Buying the maker of lifts, escalators and moving walkways would give private equity access to a lucrative business that brought in ¥229.4bn in revenues in its 2023 fiscal year and boasts long-running maintenance contracts. The sector’s business model is to sell lifts at low margins and then make long-lasting revenues with higher margins on maintenance and modernisation.
It would also offer merger opportunities in an industry highly fragmented outside the “big four” — Otis, Schindler, Kone and TK Elevator. One longtime Fujitec investor suggested that an eventual merger with Mitsubishi Electric could be an option.
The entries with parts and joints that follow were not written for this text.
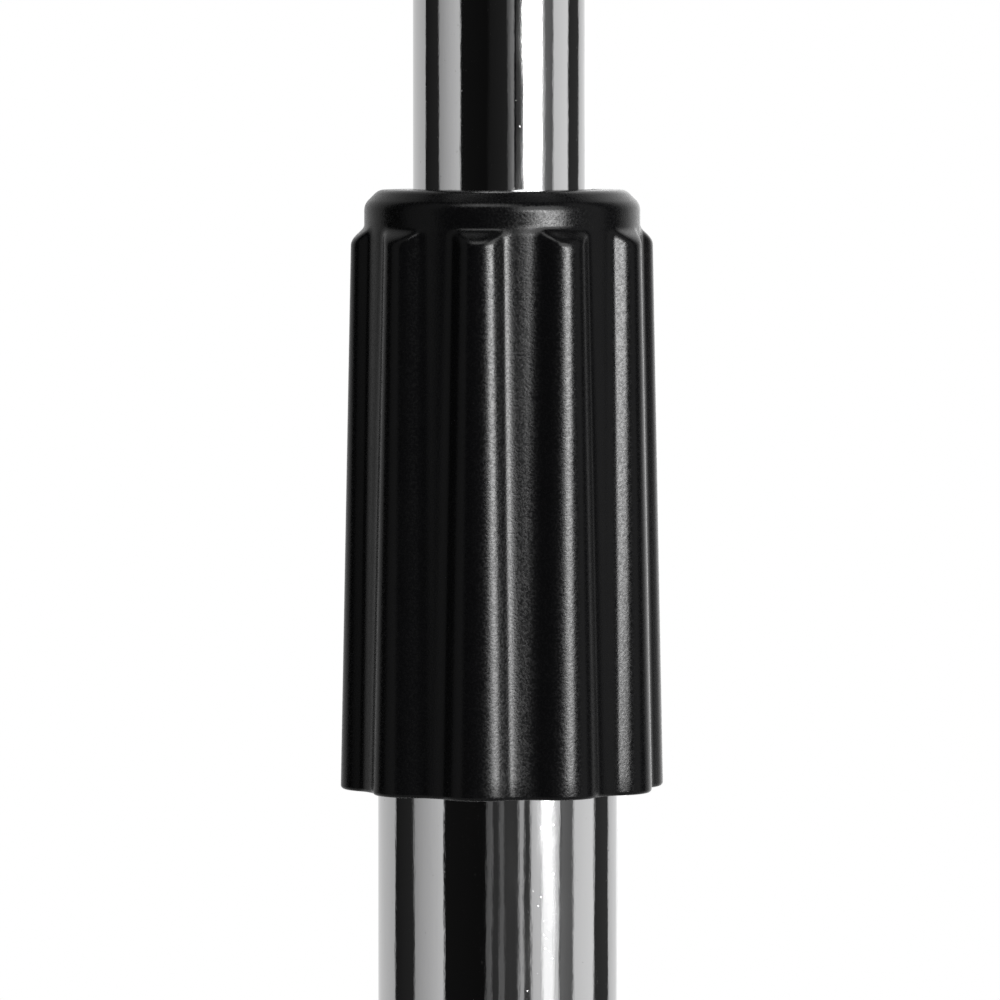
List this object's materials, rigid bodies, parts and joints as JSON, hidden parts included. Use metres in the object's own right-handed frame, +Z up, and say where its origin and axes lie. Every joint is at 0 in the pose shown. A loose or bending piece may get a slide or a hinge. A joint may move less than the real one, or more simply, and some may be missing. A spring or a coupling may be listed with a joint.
{
  "type": "music stand",
  "caption": "Orchestra music stand: bent-leg tripod base, telescopic chrome column with a fluted twist clutch, and a tilting sheet-steel desk with a page ledge.",
  "frame": {"origin": "on the floor, at the middle of the bounding box's bottom face; the column's axis stands at x = 0, y = -0.0503", "axes": "+Z up along the column, -Y towards the musician, +X to the side that carries the tilt knob"},
  "size_m": [0.4912, 0.4158, 1.2719],
  "materials": {
    "clutch_finish": "semi-gloss black with a fine orange peel",
    "powder_coat": "satin black powder coat",
    "chrome": "bright chrome plate",
    "zinc_steel": "bright zinc plate",
    "brass": "machined",
    "rubber": "matt moulded",
    "nylon": "matt moulded",
    "knob_plastic": "fine moulded texture",
    "friction_fibre": "pressed fibre"
  },
  "bodies": {
    "base": {"hub": "powder_coat", "leg_rear": "powder_coat", "leg_front_right": "powder_coat", "leg_front_left": "powder_coat", "foot_rear": "rubber", "foot_front_right": "rubber", "foot_front_left": "rubber", "leg_screw_rear": "zinc_steel", "leg_screw_front_right": "zinc_steel", "leg_screw_front_left": "zinc_steel", "hub_grub_screw": "zinc_steel", "column_bolt": "zinc_steel", "column_washer": "zinc_steel", "tube_thread_plug": "zinc_steel", "lower_tube": "chrome", "collet_seat": "zinc_steel", "split_collet": "nylon"},
    "clutch_ring": {"thrust_ring": "zinc_steel"},
    "clutch_grip": {"clutch_grip": "clutch_finish"},
    "guide": {"guide_bush": "nylon"},
    "upper_column": {"upper_tube": "chrome", "tube_end_plug": "nylon", "tilt_head": "powder_coat", "head_grub_screw": "zinc_steel"},
    "desk": {"desk_tray": "powder_coat", "desk_bracket": "powder_coat", "pivot_bolt": "zinc_steel", "friction_washer_left": "friction_fibre", "friction_washer_right": "friction_fibre", "bracket_rivet_lower_left": "zinc_steel", "bracket_rivet_upper_left": "zinc_steel", "bracket_rivet_lower_right": "zinc_steel", "bracket_rivet_upper_right": "zinc_steel"},
    "knob_washer": {"knob_washer": "zinc_steel"},
    "tilt_knob": {"tilt_knob": "knob_plastic", "knob_insert": "brass"}
  },
  "joints": [
    {"name": "height_slide", "type": "slide", "parent": "base", "child": "guide", "axis": [0, 0, 1], "range_m": [-0.345, 0.145]},
    {"name": "column_swivel", "type": "hinge", "parent": "guide", "child": "upper_column", "pos_m": [0, -0.05029, 0.76], "axis": [0, 0, 1], "continuous": true},
    {"name": "clutch_lift", "type": "slide", "parent": "base", "child": "clutch_ring", "axis": [0, 0, 1], "range_m": [0, 0.0015]},
    {"name": "clutch_twist", "type": "hinge", "parent": "clutch_ring", "child": "clutch_grip", "pos_m": [0, -0.05029, 0.617], "axis": [0, 0, 1], "range_deg": [0, 360]},
    {"name": "desk_tilt", "type": "hinge", "parent": "upper_column", "child": "desk", "pos_m": [0, -0.05029, 1.105], "axis": [1, 0, 0], "range_deg": [-65, 25]},
    {"name": "knob_travel", "type": "slide", "parent": "desk", "child": "knob_washer", "axis": [1, 0, 0], "range_m": [0, 0.00125]},
    {"name": "knob_turn", "type": "hinge", "parent": "knob_washer", "child": "tilt_knob", "pos_m": [0.031, -0.05029, 1.105], "axis": [1, 0, 0], "range_deg": [0, 360]}
  ],
  "couplings": [
    {"joint": "clutch_twist", "follows": "clutch_lift", "rad_per_m": 4188.8},
    {"joint": "knob_turn", "follows": "knob_travel", "rad_per_m": 5026.5}
  ]
}
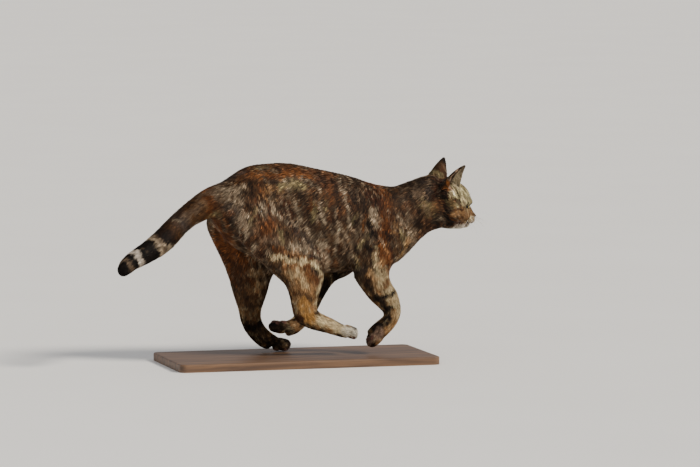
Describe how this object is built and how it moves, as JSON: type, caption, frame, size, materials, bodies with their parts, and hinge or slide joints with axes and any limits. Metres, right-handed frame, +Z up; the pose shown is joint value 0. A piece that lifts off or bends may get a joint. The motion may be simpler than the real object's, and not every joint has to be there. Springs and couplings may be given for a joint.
{
  "type": "running cat model",
  "caption": "Life-size still model of a short-haired cat at a full run, its far hind foot down, on a plain flat base.",
  "frame": {"origin": "middle of the underside of the base", "axes": "+X the way the cat runs, +Y the cat's left, +Z up"},
  "size_m": [0.576, 0.18, 0.3017],
  "materials": {
    "coat": "short matt fur, tabby and tortoiseshell",
    "eye": "wet, glossy",
    "base": "dark oiled hardwood"
  },
  "bodies": {
    "root": {"head": "coat", "ear_r": "coat", "ear_l": "coat", "eye_r": "eye", "eye_l": "eye", "neck": "coat", "chest": "coat", "abdomen": "coat", "rump": "coat", "tail_1": "coat", "tail_2": "coat", "tail_3": "coat", "tail_4": "coat", "upper_arm_r": "coat", "upper_arm_l": "coat", "forearm_r": "coat", "forearm_l": "coat", "forepaw_r": "coat", "forepaw_l": "coat", "thigh_r": "coat", "thigh_l": "coat", "shank_r": "coat", "shank_l": "coat", "hindfoot_r": "coat", "hindfoot_l": "coat", "stand_base": "base"}
  },
  "joints": []
}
Japan’s Hitachi and Toshiba also have lift businesses.
Other private equity groups have already entered the sector with Advent and Cinven buying TK Elevator, formerly part of German industrial conglomerate Thyssenkrupp, for €17.2bn in 2020.
However, manufacturers have struggled after a downturn in the Chinese property market, which accounted for more than half of the 1mn new units installed globally last year, according to leading Finnish elevator group Kone.
Fujitec is pinning its growth hopes on the Indian and Indonesian markets, as it seeks to revamp its strategy in other markets such as Japan and North America, as well as execute a turnaround plan or exit in China.
Modernisation of elevators provides a big opportunity for manufacturers and the private equity groups backing them. Globally, the number of lifts over 15 years old that need overhauling is set to grow in the high single digits percentage-wise each year from the current level of 10mn units.